Briefly, I would like to comment on Chapter 13 which offers a "Recipe for Success." The authors introduce and explain six key factors. Having already acknowledged various forms of resistance and resentment which implementation of EVA principles may well encounter, the authors understand full well that these factors may offer the promise of success but by no means guarantee it. They are:
1. "The company must have a viable business strategy and appropriate organizational architecture before EVA can boost performance."
2. To achieve full potential of EVA, a company should install all of EVA's components -- a measurement system, a management system, and an incentive system."
3. An EVA incentive plan is essential, and it should reach as far down in the organization as possible."
4. "A comprehensive training program is equally essential. It should not be limited to top executives but should infiltrate all managerial levels and, ideally, reach down to the shop floor."
5. "The EVA program must have the full and fervent backing of the CEO, who should chair all the all-important steering committee that puts EVA in place."
6. "The CFO and/or the controller should be equally committed. Because they have to deal simultaneously with standard accounting practices, these specialists may have an even greater problem focusing on value creation than a CEO newly introduced to EVA."

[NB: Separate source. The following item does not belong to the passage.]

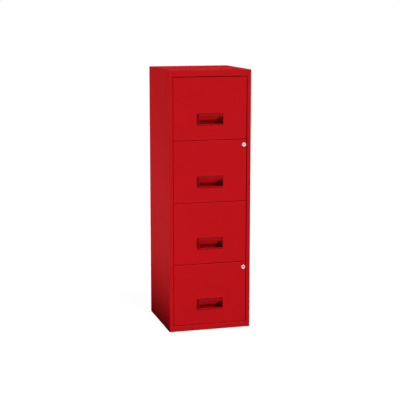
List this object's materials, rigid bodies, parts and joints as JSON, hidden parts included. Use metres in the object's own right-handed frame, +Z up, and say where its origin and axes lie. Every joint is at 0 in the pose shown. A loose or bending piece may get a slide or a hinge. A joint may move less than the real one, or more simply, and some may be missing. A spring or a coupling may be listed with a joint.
{
  "type": "filing cabinet",
  "caption": "Upright steel filing cabinet with suspension-file drawers on ball-bearing slides, recessed grips with thumb catches, and cam locks.",
  "frame": {"origin": "centre of the cabinet's outline, on the floor", "axes": "+Z up, drawer fronts face -Y, +X to the right of someone facing the fronts"},
  "size_m": [0.4, 0.4, 1.25],
  "materials": {
    "red_enamel": "satin powder coat with a fine orange-peel texture",
    "red_moulding": "lightly textured moulded plastic",
    "black_nylon": "satin black moulded nylon",
    "clear_strip": "clear polished plastic",
    "nickel": "nickel plate, lightly brushed",
    "zinc_steel": "bright zinc plate"
  },
  "bodies": {
    "cabinet": {"right_side_panel": "red_enamel", "left_side_panel": "red_enamel", "back_panel": "red_enamel", "top_panel": "red_enamel", "base_panel": "red_enamel", "slide_uprights": "zinc_steel", "floor_glides": "black_nylon", "drawer_1_cabinet_rails": "zinc_steel", "drawer_2_cabinet_rails": "zinc_steel", "drawer_3_cabinet_rails": "zinc_steel", "drawer_4_cabinet_rails": "zinc_steel"},
    "drawer_1": {"drawer_1_rails": "zinc_steel", "drawer_1_front": "red_enamel", "drawer_1_wall": "red_enamel", "drawer_1_tray": "red_enamel", "drawer_1_back": "red_enamel", "drawer_1_handle": "red_moulding", "drawer_1_label_window": "clear_strip"},
    "slide_1": {"drawer_1_middle_rails": "zinc_steel"},
    "catch_1": {"drawer_1_thumb_catch": "black_nylon", "drawer_1_latch_bar": "zinc_steel"},
    "drawer_2": {"drawer_2_rails": "zinc_steel", "drawer_2_front": "red_enamel", "drawer_2_wall": "red_enamel", "drawer_2_tray": "red_enamel", "drawer_2_back": "red_enamel", "drawer_2_handle": "red_moulding", "drawer_2_label_window": "clear_strip", "upper_lock_barrel": "nickel", "upper_lock_nut": "zinc_steel"},
    "slide_2": {"drawer_2_middle_rails": "zinc_steel"},
    "catch_2": {"drawer_2_thumb_catch": "black_nylon", "drawer_2_latch_bar": "zinc_steel"},
    "drawer_3": {"drawer_3_rails": "zinc_steel", "drawer_3_front": "red_enamel", "drawer_3_wall": "red_enamel", "drawer_3_tray": "red_enamel", "drawer_3_back": "red_enamel", "drawer_3_handle": "red_moulding", "drawer_3_label_window": "clear_strip"},
    "slide_3": {"drawer_3_middle_rails": "zinc_steel"},
    "catch_3": {"drawer_3_thumb_catch": "black_nylon", "drawer_3_latch_bar": "zinc_steel"},
    "drawer_4": {"drawer_4_rails": "zinc_steel", "drawer_4_front": "red_enamel", "drawer_4_wall": "red_enamel", "drawer_4_tray": "red_enamel", "drawer_4_back": "red_enamel", "drawer_4_handle": "red_moulding", "drawer_4_label_window": "clear_strip", "lower_lock_barrel": "nickel", "lower_lock_nut": "zinc_steel"},
    "slide_4": {"drawer_4_middle_rails": "zinc_steel"},
    "catch_4": {"drawer_4_thumb_catch": "black_nylon", "drawer_4_latch_bar": "zinc_steel"},
    "upper_lock": {"upper_lock_plug": "nickel", "upper_lock_cam": "zinc_steel"},
    "lower_lock": {"lower_lock_plug": "nickel", "lower_lock_cam": "zinc_steel"}
  },
  "joints": [
    {"name": "drawer_1_slide", "type": "slide", "parent": "cabinet", "child": "drawer_1", "axis": [0, -1, 0], "range_m": [0, 0.33]},
    {"name": "slide_1_middle", "type": "slide", "parent": "cabinet", "child": "slide_1", "axis": [0, -1, 0], "range_m": [0, 0.165]},
    {"name": "catch_1_latch", "type": "slide", "parent": "drawer_1", "child": "catch_1", "axis": [1, 0, 0], "range_m": [0, 0.005]},
    {"name": "drawer_2_slide", "type": "slide", "parent": "cabinet", "child": "drawer_2", "axis": [0, -1, 0], "range_m": [0, 0.33]},
    {"name": "slide_2_middle", "type": "slide", "parent": "cabinet", "child": "slide_2", "axis": [0, -1, 0], "range_m": [0, 0.165]},
    {"name": "catch_2_latch", "type": "slide", "parent": "drawer_2", "child": "catch_2", "axis": [1, 0, 0], "range_m": [0, 0.005]},
    {"name": "drawer_3_slide", "type": "slide", "parent": "cabinet", "child": "drawer_3", "axis": [0, -1, 0], "range_m": [0, 0.33]},
    {"name": "slide_3_middle", "type": "slide", "parent": "cabinet", "child": "slide_3", "axis": [0, -1, 0], "range_m": [0, 0.165]},
    {"name": "catch_3_latch", "type": "slide", "parent": "drawer_3", "child": "catch_3", "axis": [1, 0, 0], "range_m": [0, 0.005]},
    {"name": "drawer_4_slide", "type": "slide", "parent": "cabinet", "child": "drawer_4", "axis": [0, -1, 0], "range_m": [0, 0.33]},
    {"name": "slide_4_middle", "type": "slide", "parent": "cabinet", "child": "slide_4", "axis": [0, -1, 0], "range_m": [0, 0.165]},
    {"name": "catch_4_latch", "type": "slide", "parent": "drawer_4", "child": "catch_4", "axis": [1, 0, 0], "range_m": [0, 0.005]},
    {"name": "upper_lock_turn", "type": "hinge", "parent": "drawer_2", "child": "upper_lock", "pos_m": [0.1665, -0.19, 0.896], "axis": [0, -1, 0], "range_deg": [-90, 0]},
    {"name": "lower_lock_turn", "type": "hinge", "parent": "drawer_4", "child": "lower_lock", "pos_m": [0.1665, -0.19, 0.3022], "axis": [0, -1, 0], "range_deg": [-90, 0]}
  ],
  "couplings": [
    {"joint": "slide_1_middle", "follows": "drawer_1_slide", "ratio": 0.5},
    {"joint": "slide_2_middle", "follows": "drawer_2_slide", "ratio": 0.5},
    {"joint": "slide_3_middle", "follows": "drawer_3_slide", "ratio": 0.5},
    {"joint": "slide_4_middle", "follows": "drawer_4_slide", "ratio": 0.5}
  ]
}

Stern and Shiely (with Ross) offer a comprehensive, cohesive, and cost-effective program which, after appropriate modification, can be of substantial benefit to almost any organization, regardless of its size or nature. Milano's insights are especially important in 2001 as so many organizations are attempting (with mixed success) to reconcile the basic principles of the so-called "Old" and "New" economies. (I hope they or Ehrbar next write a book which explains how EVA can be of greatest benefit to privately-owned smaller companies.) Drucker was right: "Until a company returns a profit that is greater than its cost of capital, it operates at a loss." We have all manner of mechanisms by which to determine the exact net worth of an individual executive. Properly understood, EVA principles can do the same for an organization IF if those who lead that organization are guided and informed by the aforementioned "six key factors." If you share my high regard for this book as well as Ehrbar's, you are urged to check out Fitz-enz's The ROI of Human Capital.